NBC Anchor Tyler Mathisen, in "Cremation is the Hottest Trend in the Funeral Industry" (published online in January of 2013) simply says "Cremation is cheaper than burial". He goes on to tell his readers: "The average cost of a funeral today is about $6,500, including the typical $2,000-or-more cost of a casket. Add a burial vault, and the average jumps to around $7,700.
A cremation, by contrast, typically costs a third of those amounts, or less." For families and individuals concerned about the cost of end-of-life care, we're here to say direct cremation could be their best option.
Here's the truth of direct cremation: it involves only the minimal services required. That is to say, when you choose this most basic cremation alternative, only the following services will be provided:
Preparing the Body for Cremation. The individual's personal effects and surgical appliances (such as a pacemaker) are removed, and the body is placed in a cremation casket selected by the family, or alternative cremation container. A metal identification tag is added, to ensure proper identification throughout the cremation process. It will be cremated with the body to allow for proper identification of the cremated remains when removed from the retort.
What Happens at the Crematory? Once a deceased individual arrives at the crematory, his or her identity is once again verified by all professionals involved. If the required waiting period (anywhere from 24 to 72 hours) has yet to expire; the individual will be placed in a refrigeration unit for safekeeping. When this period has been satisfactorily completed, the individual will be placed with all due care into the retort for the actual process of cremation.
How Long Does Cremation Take? It usually takes about two, to two-and-a-half hours for a body to be completely reduced to just the bone fragments by the cremation process (the time involved is largely dependent on the age of the retort being used, but the size and weight of the physical remains is also a factor).
What are the Ashes? Once the cremation is complete, there needs to be a cool-down period, so the bone fragments are sufficiently cooled before handling. When cooled, the cremated remains are respectfully removed by being carefully “swept” from the retort. Afterwards, all metal debris (such as a surgical pin or titanium joint) is removed manually from the cremated remains. What remains is then put into a special processor designed to pulverize the bone fragments to a finer consistency. This material, commonly known as "ashes", is then placed inside a plastic bag within a temporary plastic or cardboard cremation container. Finally, arrangements are made for their transfer and safekeeping consistent with original paperwork signed by the next of kin.
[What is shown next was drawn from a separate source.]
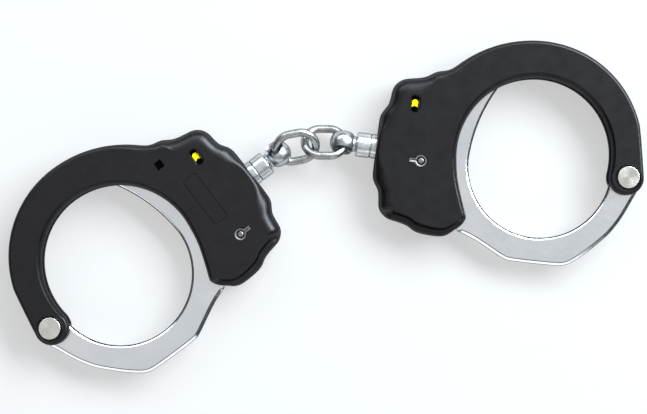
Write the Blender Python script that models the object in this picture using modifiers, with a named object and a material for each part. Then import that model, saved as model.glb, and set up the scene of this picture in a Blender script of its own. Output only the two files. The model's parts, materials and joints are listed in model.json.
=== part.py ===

While the low cost of direct cremation is certainly a benefit, and for many it's the primary benefit; there are others you should also consider. When you select direct cremation for a loved one (or as part of your pre-arrangement planning):
No embalming is required. Since there is no public event, such as a viewing or funeral service, where the body will be seen by family members and guests; there is no need for extensive body preparations.
The purchase of a casket is unnecessary. The body is cremated in a simple cardboard container, rather than a traditional casket. And the money you save can later be used to purchase a more appropriate cremation urn in which to safeguard your loved one's cremated remains.
More planning flexibility. There's greater flexibility in the planning of a memorial service or celebration-of-life. No longer are you "tied to" the immediate scheduling of traditional funeral events, held prior to burial or cremation. In fact, simply by choosing cremation you've got this same flexibility; yet by choosing direct cremation, you've saved a significant amount of money (which can later be used to pay for the memorial service or celebration-of-life).
Did you know, when you're shopping for funeral service providers–including those offering direct cremation–you're protected by something called the Funeral Rule? Enacted by the Federal Trade Commission in 1984 (and amended some ten years later), the Funeral Rule was intended to ensure American consumers receive enough factual information about the goods and services available to them from a funeral home or direct cremation provider. Here are the important points about the Funeral Rule you'll want to be aware of:
The Funeral Rule makes it possible for you to compare prices between funeral service providers, but you should be aware the "rule does not apply to third-party sellers, such as casket and monument dealers, or to cemeteries that lack an on-site funeral home." (For more information on the Funeral Rule, consult the Federal Trade Commission.)
Assess which factors are most important to you (see Making the Decision for guidelines). If you (or your family) are struggling with making the cremation decision, or would like more information about the benefits of direct cremation, we invite you to call us at 212-473-2220 to discuss your cremation options in greater detail.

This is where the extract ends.